Matsui ripped a long drive into the left-center gap that was chased down by left fielder Endy Chavez in the second. And he belted a solid single in the sixth to contribute to a four-run outburst. It was his first non-homer hit for the Rays, after a pair of blasts in his first week with the team. He's 3-for-16 (.188) with four RBI, and is set to face his former Yankees, with whom he starred for seven seasons and was 2009 World Series MVP.
"It's always going to be a special place for me," Matsui said through interpreter Roger Kahlon. "But I'm just going to go out there and try to help the team win."
With the anticipated return of Jennings from a sprained knee on Tuesday, that could mean a different kind of role for Matsui, who started in left several times this past week. He might be used more off the bench or perhaps as a DH. "For me, it's not really an issue at all," he said. "When I'm told to go out there and play, I'll play. Until then, I'm just making sure I'm ready to go."

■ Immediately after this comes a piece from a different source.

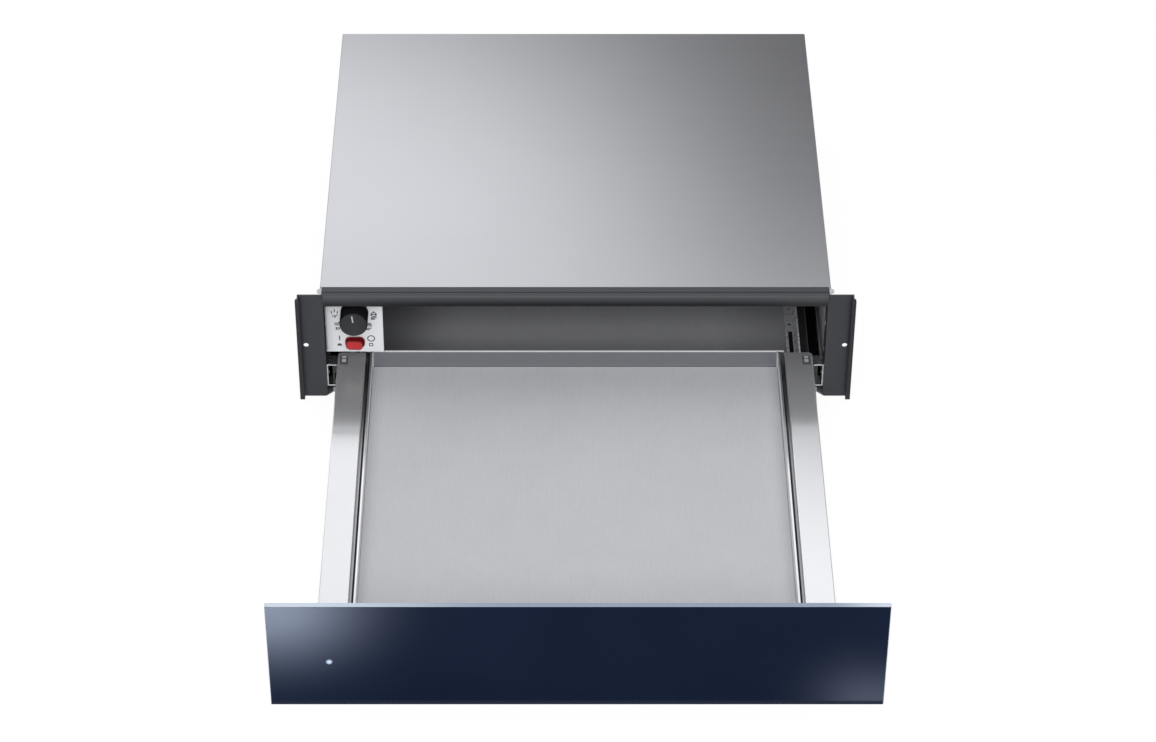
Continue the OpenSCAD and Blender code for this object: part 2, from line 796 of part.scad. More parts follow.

Maddon explained that he's been trying to keep Matsui's legs fresh by taking him out of games early when the Rays have a lead, as he did on Sunday, pinch-running Rich Thompson for him in the sixth. How will he be used when Jennings returns?
"I'm debating that mentally, I don't know," he said. "If he could play third base, that'd be great. We'll see. Again, (it will take) having to be creative because he is swinging the bat pretty good right now and he's had a history of hitting lefties. So we'll look and see how we're going to do that."
For now, Maddon is just happy to start getting healthy again (Star third baseman Evan Longoria, healing from a partial hamstring tear, could start a rehab assignment in mid-month).
"We're going to start getting well in the relatively near future, and that's going to be great," he said. "In the meantime, we've been able to hold serve and we're still on top. The guys who've been out there have been doing a great job. And the effort's been fantastic."
But with the Yankees and Marlins up next, they need the bats to get going, too.